The claimant was the landlord and the first defendant was the tenant under a lease of two units on an industrial estate in Stroud, Gloucester, for a term of 10 years from February 2005, at an initial rent of £44,100 pa, rising to £67,500 pa then subject to review from March 2010. Further sums were payable under the lease in respect of service charge, insurance rent and other items such as water and sewerage. By clause 14.1, failure by the tenant to pay any sum under the lease by the due date resulted in a liability to pay “default interest”, as defined in the agreement, for the period from the due date to the date of eventual payment. The second defendant, the first defendant’s parent company, guaranteed its obligations under the lease.

  Until late 2007, the first defendant frequently made payments to the claimant by cheque. In an e-mail of October 2007, the claimant complained that payments were persistently late and requested that the first defendant set up a standing order. That did not happen but, from April 2008, the second defendant made payments under the lease by BACS transfer.

  In March 2010, the first defendant purported to break the lease pursuant to an earlier notice served under clause 45. The claimant subsequently asserted that the first defendant had failed to comply with the conditions for an effective break, including that, by the break date: (i) the first defendant pay to the landlord a sum equal to six months’ annual rent (clause 45.4.7); and (ii) all payments due under the lease be paid (clause 45.4.4). As to the former, the claimant contended that it had to be in receipt of cleared funds on the break date such that a payment by cheque, hand delivered to it the day before, was insufficient.

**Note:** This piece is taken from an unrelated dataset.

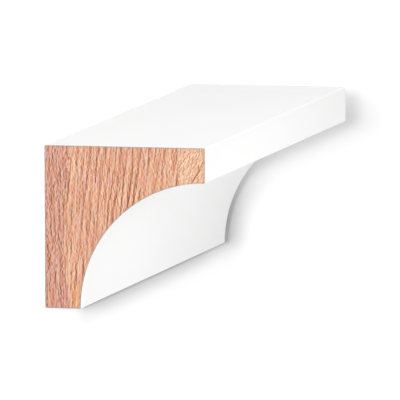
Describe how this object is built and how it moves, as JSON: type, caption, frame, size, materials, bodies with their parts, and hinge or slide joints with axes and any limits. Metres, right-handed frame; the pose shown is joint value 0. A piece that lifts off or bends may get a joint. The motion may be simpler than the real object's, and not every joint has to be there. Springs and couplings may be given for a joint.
{
  "type": "cove fascia moulding",
  "caption": "Short length of white-primed timber cove moulding for eaves and fascia trim: wide flat back and top, quarter-round hollow front, bare sawn ends.",
  "frame": {"origin": "middle of the wide back face, the face that goes against the fascia board or wall and on which the moulding lies", "axes": "+Y along the length, from one sawn end to the other; +Z out of the back face towards the lip face; +X from the top face towards the foot, so -X is up when the moulding is fixed in place"},
  "size_m": [0.0666, 0.25, 0.067],
  "materials": {
    "primed_timber": "satin",
    "sawn_end_grain": "matte"
  },
  "bodies": {
    "root": {"cove_moulding": "primed_timber"}
  },
  "joints": []
}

As to the latter, it claimed that the first defendant had persistently paid rent and other sums late, such that it still owed outstanding sums of default interest on the break date.

  The first defendant contended that: (i) there was an implied agreement, established by a course of conduct, that the claimant would accept cheques in payment of sums due; and (ii) no liability to pay default interest arose until such sums were demanded by the claimant, since otherwise the first defendant would not always know what sum it had to pay.

Held: The claim was allowed. 

  (1) The parties had an implied agreement displacing the general  common law rule that a party had to pay its debt by a tender of legal currency, and that a cheque was not legal currency. Such an agreement could be inferred from a course of conduct where there had been a practice of making periodical payments by cheque and those cheques had been accepted: Beevers v Mason (1978) 37 P&CR 452; [1978] 2 EGLR 3; [1978] 248 EG 781 and Homes v Smith [2000] Lloyd’s Rep Bank 129 considered. The consistent course of dealing between the parties up to late 2007 indicated that the claimant had not insisted on a tender of currency for sums due under the lease but had agreed to accept a cheque in relation to such sums. Under well established principles, acceptance of the cheques resulted in payment of the sums due with effect from the date when they were tendered so long as they were in due course met on presentation. Although a landlord’s implied agreement to accept cheques in payment would not necessarily bind it for the full term of the lease, it would need to give timely notice to bring the implied agreement to an end: Tankexpress A/S v Compagnie Financiere Belge des Petroles SA [1949] AC 76 applied. The claimant’s October 2007 e-mail did not amount to such notice since complained about the lateness of payments, not about payment by cheque, and its language was too much in the form of a request rather than a unilateral imposition. The subsequent voluntary adoption by the defendants of a system of BACS transfers did not show that they had abandoned the benefit of the implied agreement that they could pay by cheque. That agreement applied to all payments under the lease, including that under clause 45.4.7, such that the claimant was not entitled to reject the cheque tendered the day before the break date. Moreover, even if the claimant had been entitled to reject the cheque, it had not done so promptly and so should be taken to have accepted it: Homes applied. Accordingly, there had been no failure by the defendants to pay the clause 45.4.7 sum by the break date.

  (2) On the true construction of the lease, the first defendant’s liability to pay default interest on late payments was not conditional on the claimant making a demand for such interest. It was unlikely that there would be any real practical difficulty in the tenant knowing what sum it had to pay as default interest even without a demand from the landlord. The default interest incurred by the first defendant was a payment that had fallen due under the lease. Default interest accrued from day to day and therefore fell due for payment from day to day as it accrued. The claimant was not estopped from asserting the first defendant’s non-payment of default interest by reason of any failure to correct the first defendant’s mistaken belief that it did not owe any sums under the lease. It was not possible to find, on the evidence, that the claimant had known that the first defendant was mistaken in its belief or had had such a degree of suspicion of that matter as to amount to “blind eye” knowledge: Tradax Export SA v Dorada Compania Naviera SA, The Lutetian [1982] 2 Lloyd’s Rep 140, Taylor Fashions Ltd v Liverpool Victoria Trustees Co Ltd [1982] QB 133; [1979] 2 EGLR 54; (1979) 251 EG 159 and Manifest Shipping Co Ltd v Uni-Polaris Insurance Co Ltd [2001] UKHL 1; [2003] 1 AC 469 considered. Accordingly, at the break date the first defendant owed default interest under the lease and fell foul of clause 45.4.4, such that it had not validly broken the lease.

Alan Johns (instructed by Clarke Wilmott LLP, of Bristol) appeared for the claimant; Paul Letman (instructed by Joelson Wilson LLP) appeared for the defendants.